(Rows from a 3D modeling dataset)
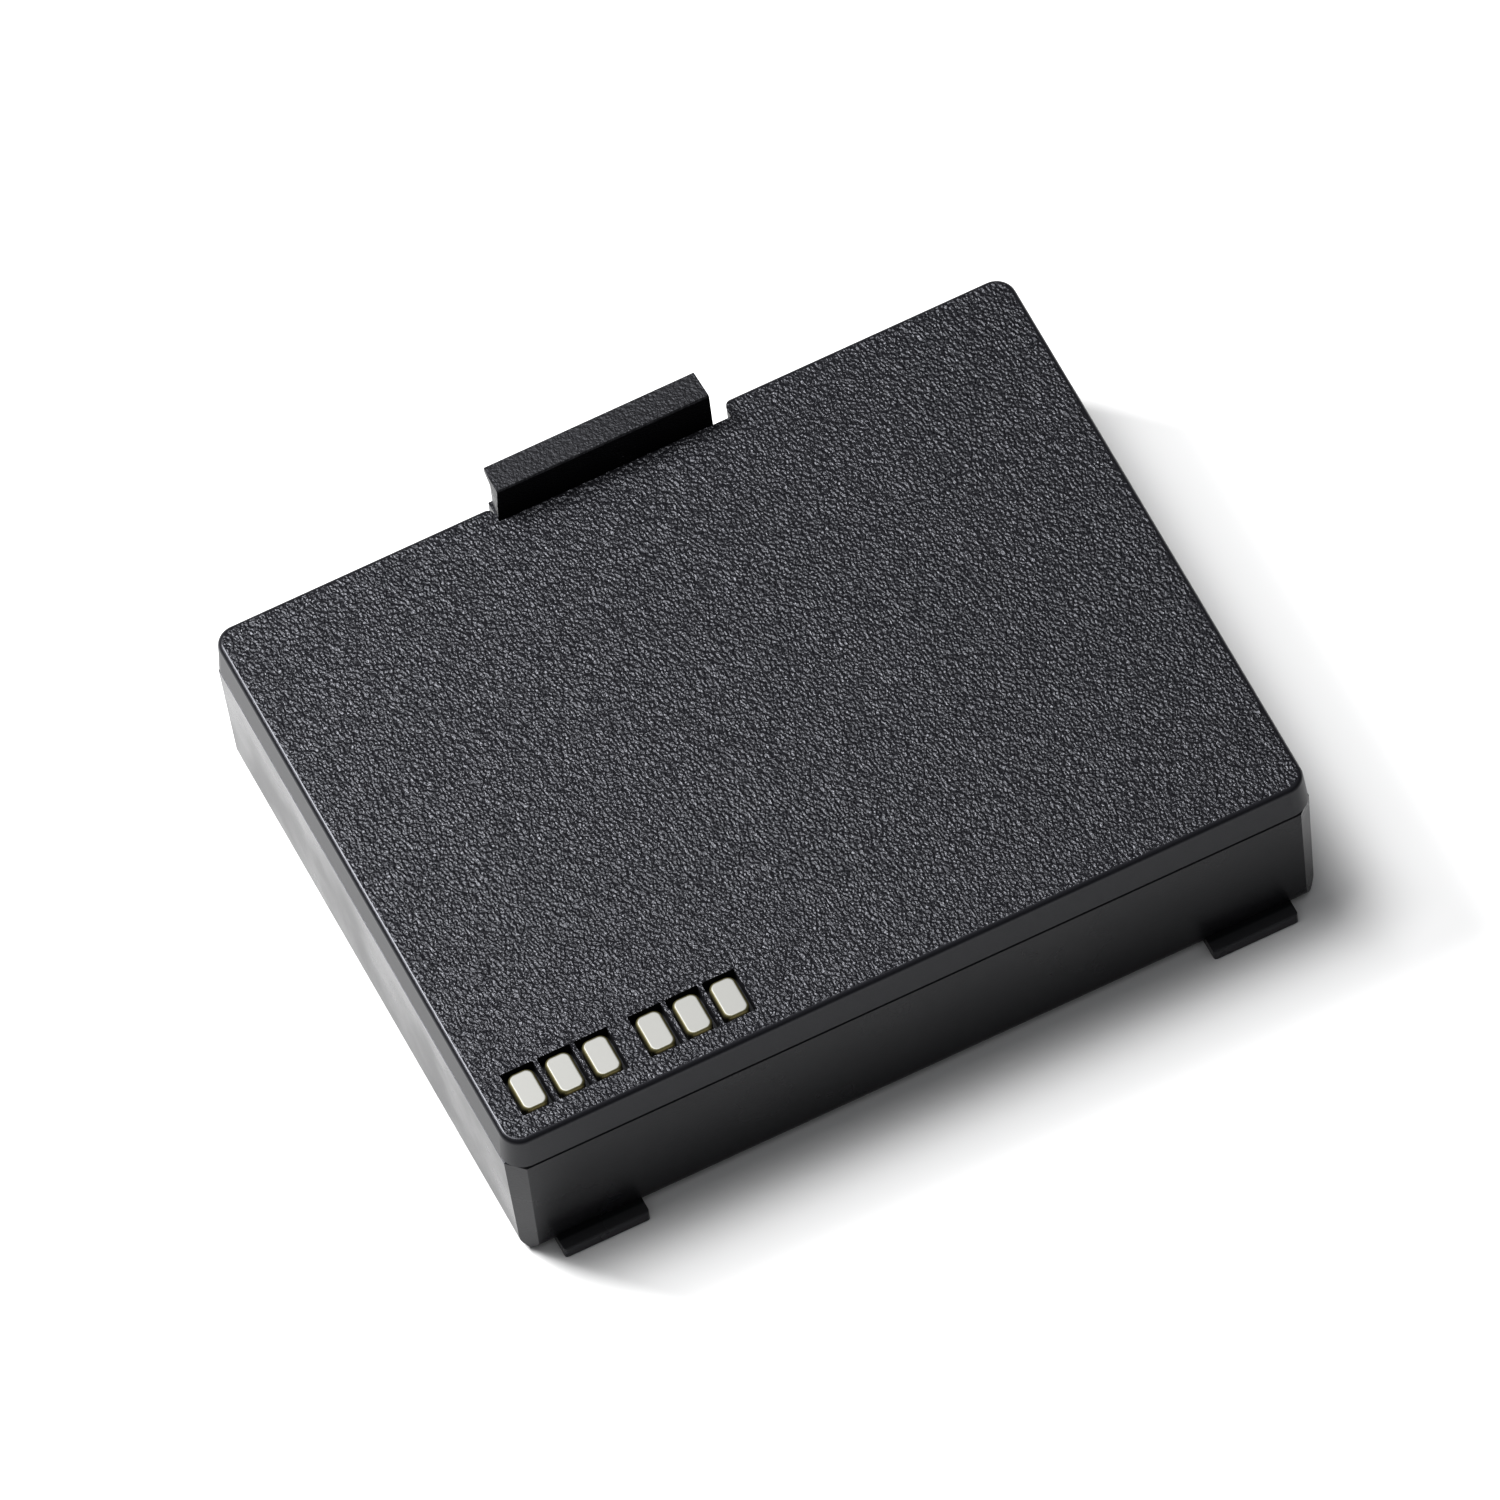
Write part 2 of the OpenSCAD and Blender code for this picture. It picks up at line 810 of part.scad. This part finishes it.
module cell_pad(z0, z1, inset) {
    block([cell_x0 + 4, cell_y0 + inset, z0],
          [cell_x0 + cell_l - 2, cell_y0 + cell_w - inset, z1]);
}

module cell_tape() {
    color("#e9e9e6")
        cell_pad(cell_z[0] + cell_t / 2, cell_z[1] - cell_t / 2, 6);
}

module floor_foam() {
    color("#33353a")
        cell_pad(wall, cell_z[0] - cell_t / 2, 4);
}

module top_foam() {
    color("#33353a")
        cell_pad(cell_z[1] + cell_t / 2, top_in_z, 4);
}

// ---------- Connections ----------

// Flat strip in the plane in front of the caps, from one (y, z) corner to another.
module strip_run(y0, z0, y1, z1) {
    block([strip_x - strip_t, y0, z0], [strip_x, y1, z1]);
}

module negative_strip() {
    h = strip_w / 2;
    y_end = board_rear - 1.2;
    color("#c8c9c6") {
        strip_run(y_end - strip_w, cell_z[0] - h, cell_yc + h, cell_z[0] + h);
        strip_run(y_end - strip_w, cell_z[0] - h, y_end, board_top_z - board_t - 0.2);
        block([strip_x - strip_t, y_end - strip_w, board_top_z - board_t - 0.2],
              [strip_x + 3, y_end, board_top_z - board_t]);
    }
}

module positive_strip() {
    h = 1.2;
    y_pad = cell_yc - tab_plate_off;
    color("#c8c9c6") {
        strip_run(board_rear + 0.2, cell_z[1] - h, y_pad + h, cell_z[1] + h);
        strip_run(board_rear - 0.6, board_top_z, board_rear + 1, cell_z[1] + h);
        block([strip_x - strip_t, board_rear - 2.4, board_top_z],
              [strip_x + 2, board_rear - 0.6, board_top_z + 0.2]);
        block([strip_x - strip_t, board_rear - 0.6 - eps, board_top_z],
              [strip_x + 2, board_rear + 1, board_top_z + 0.2]);
    }
}

module series_strip() {
    h = strip_w / 2;
    y_pad = cell_yc + tab_plate_off;
    color("#c8c9c6") {
        strip_run(cell_yc - h, cell_z[1] - h, y_pad + h, cell_z[1] + h);
        strip_run(y_pad - h, cell_z[0] - h, y_pad + h, cell_z[1] + h);
    }
}

// Resettable cutoff welded over the positive strip.
module thermal_cutoff() {
    y = board_rear + 2.8;
    color("#caa36a")
        block([strip_x - strip_t - 0.9, y - 1.5, cell_z[1] - 1.6],
              [strip_x - strip_t, y + 1.5, cell_z[1] + 1.6]);
}

// Insulated wire from the joint between the cells to the board.
module sense_lead() {
    r = 0.3;
    x = strip_x - strip_t - r - 0.02;
    z = cell_z[1] + 2.4;
    y_end = board_rear - 1.2;
    color("#c9362b")
        translate([x, 0, 0]) {
            translate([0, cell_yc, cell_z[1]])
                cylinder(h = 2.4, r = r);
            translate([0, cell_yc, z])
                sphere(r);
            translate([0, cell_yc, z])
                rotate([90, 0, 0])
                    cylinder(h = cell_yc - y_end, r = r);
            translate([0, y_end, z])
                sphere(r);
            translate([0, y_end, board_top_z])
                cylinder(h = z - board_top_z, r = r);
        }
}

module end_insulator() {
    color("#d8cfb4")
        block([-hollow_x + 0.3, cell_y0 + 0.5, wall + 0.3],
              [-hollow_x + 0.5, cell_y0 + cell_w - 0.5, top_in_z - 0.4]);
}

module rating_label() {
    color("#c7c9cc")
        translate([0, 0, label_recess - label_t])
            rounded_plate(label_w, label_d, label_t, 1.5);
}

bottom_case();
top_cover();
latch();
latch_pin();
latch_spring();
for (i = [1 : contact_count])
    contact(i);
contact_carrier();
circuit_board();
protection_chip();
switch_transistors();
fuel_gauge_chip();
sense_resistor();
chip_fuse();
board_capacitors();
thermistor();
thermal_cutoff();
for (c = [0, 1], part = CELL_PARTS)
    cell_part(c, part);
cell_tape();
floor_foam();
top_foam();
positive_strip();
negative_strip();
series_strip();
sense_lead();
end_insulator();
rating_label();
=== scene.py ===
"""Studio, materials and rolled contact pads for a removable battery pack on its CAD frame."""
import json
import math

import bmesh
import bpy
from mathutils import Matrix, Vector


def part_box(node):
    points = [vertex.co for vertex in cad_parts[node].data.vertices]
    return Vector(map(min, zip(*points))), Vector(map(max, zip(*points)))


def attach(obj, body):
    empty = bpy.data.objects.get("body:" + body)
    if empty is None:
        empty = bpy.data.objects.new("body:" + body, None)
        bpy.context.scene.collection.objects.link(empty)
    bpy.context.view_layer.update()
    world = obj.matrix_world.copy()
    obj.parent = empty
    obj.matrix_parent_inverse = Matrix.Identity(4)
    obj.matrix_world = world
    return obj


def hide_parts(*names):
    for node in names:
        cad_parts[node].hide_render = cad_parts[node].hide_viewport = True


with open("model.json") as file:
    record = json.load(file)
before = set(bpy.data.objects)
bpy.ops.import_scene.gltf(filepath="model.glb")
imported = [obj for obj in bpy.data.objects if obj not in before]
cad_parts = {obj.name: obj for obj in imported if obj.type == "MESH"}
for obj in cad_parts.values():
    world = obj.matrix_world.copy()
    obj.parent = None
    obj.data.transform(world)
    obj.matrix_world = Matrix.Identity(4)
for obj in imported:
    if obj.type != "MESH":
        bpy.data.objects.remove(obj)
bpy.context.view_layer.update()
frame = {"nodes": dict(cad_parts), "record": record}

MM = 0.001
NODES = frame["nodes"]
TOP_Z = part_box("top_cover")[1].z
TAB_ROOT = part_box("top_cover")[0].y
SCENE = bpy.context.scene

# ---------------------------------------------------------------- studio

CAMERA_AZIMUTH = math.radians(-19.064)
CAMERA_ELEVATION = math.radians(57.810)
CAMERA_ROLL = math.radians(-8.235)
CAMERA_DISTANCE = 2.8164
CAMERA_AIM = Vector((-2.32 * MM, -3.19 * MM, TOP_Z))
CAMERA_LENS = 866.08


def look_axes(azimuth, elevation, roll):
    """Right, up and back directions of a camera; azimuth 0 looks along +Y."""
    back = Vector((
        math.sin(azimuth) * math.cos(elevation),
        -math.cos(azimuth) * math.cos(elevation),
        math.sin(elevation),
    ))
    level_right = Vector((0, 0, 1)).cross(back).normalized()
    level_up = back.cross(level_right)
    right = level_right * math.cos(roll) + level_up * math.sin(roll)
    return right, back.cross(right), back


def add_camera():
    right, up, back = look_axes(CAMERA_AZIMUTH, CAMERA_ELEVATION, CAMERA_ROLL)
    data = bpy.data.cameras.new("photo_camera")
    data.sensor_width = 36
    data.lens = CAMERA_LENS
    data.clip_start = 0.05
    data.clip_end = 50
    camera = bpy.data.objects.new("photo_camera", data)
    turn = Matrix((right, up, back)).transposed().to_4x4()
    camera.matrix_world = Matrix.Translation(CAMERA_AIM + back * CAMERA_DISTANCE) @ turn
    SCENE.collection.objects.link(camera)
    SCENE.camera = camera


def add_area_light(name, direction, distance, size, power):
    """A square softbox that looks at the object from a direction."""
    data = bpy.data.lights.new(name, "AREA")
    data.shape = "SQUARE"
    data.size = size
    data.energy = power
    lamp = bpy.data.objects.new(name, data)
    towards = Vector(direction).normalized()
    lamp.location = towards * distance
    lamp.rotation_euler = towards.to_track_quat("Z", "Y").to_euler()
    SCENE.collection.objects.link(lamp)


def add_world(overhead, horizon, colour):
    """A soft ceiling that fades towards a dark horizon, as in a room with one big softbox."""
    world = bpy.data.worlds.new("studio")
    world.use_nodes = True
    tree = world.node_tree
    background = tree.nodes["Background"]
    background.inputs["Color"].default_value = (*colour, 1)
    place = tree.nodes.new("ShaderNodeTexCoord")
    split = tree.nodes.new("ShaderNodeSeparateXYZ")
    fade = tree.nodes.new("ShaderNodeMapRange")
    fade.inputs["From Min"].default_value = 0.3
    fade.inputs["From Max"].default_value = 0.85
    fade.inputs["To Min"].default_value = horizon
    fade.inputs["To Max"].default_value = overhead
    tree.links.new(place.outputs["Generated"], split.inputs[0])
    tree.links.new(split.outputs["Z"], fade.inputs["Value"])
    tree.links.new(fade.outputs["Result"], background.inputs["Strength"])
    SCENE.world = world


def add_floor(half_side):
    mesh = bpy.data.meshes.new("floor")
    near, far = -half_side, half_side
    corners = [(near, near, 0), (far, near, 0), (far, far, 0), (near, far, 0)]
    mesh.from_pydata(corners, [], [(0, 1, 2, 3)])
    floor = bpy.data.objects.new("floor", mesh)
    SCENE.collection.objects.link(floor)
    return floor


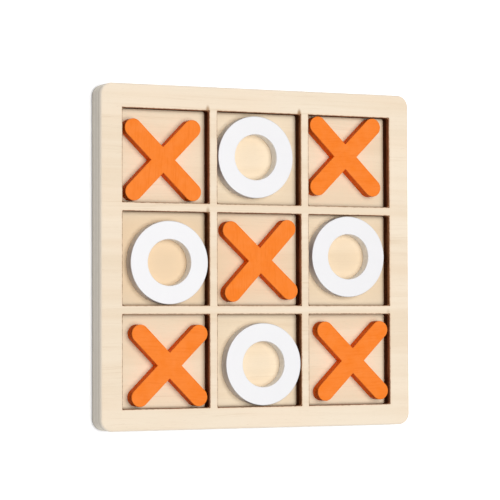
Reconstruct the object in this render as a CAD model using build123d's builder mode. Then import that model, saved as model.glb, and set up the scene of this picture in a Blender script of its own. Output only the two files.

▸ Written task:
Go through the material and select each line with the string "None" in it.

▸ Answer for the task:
    if empty is None:
        empty = bpy.data.objects.new("body:" + body, None)
    obj.parent = None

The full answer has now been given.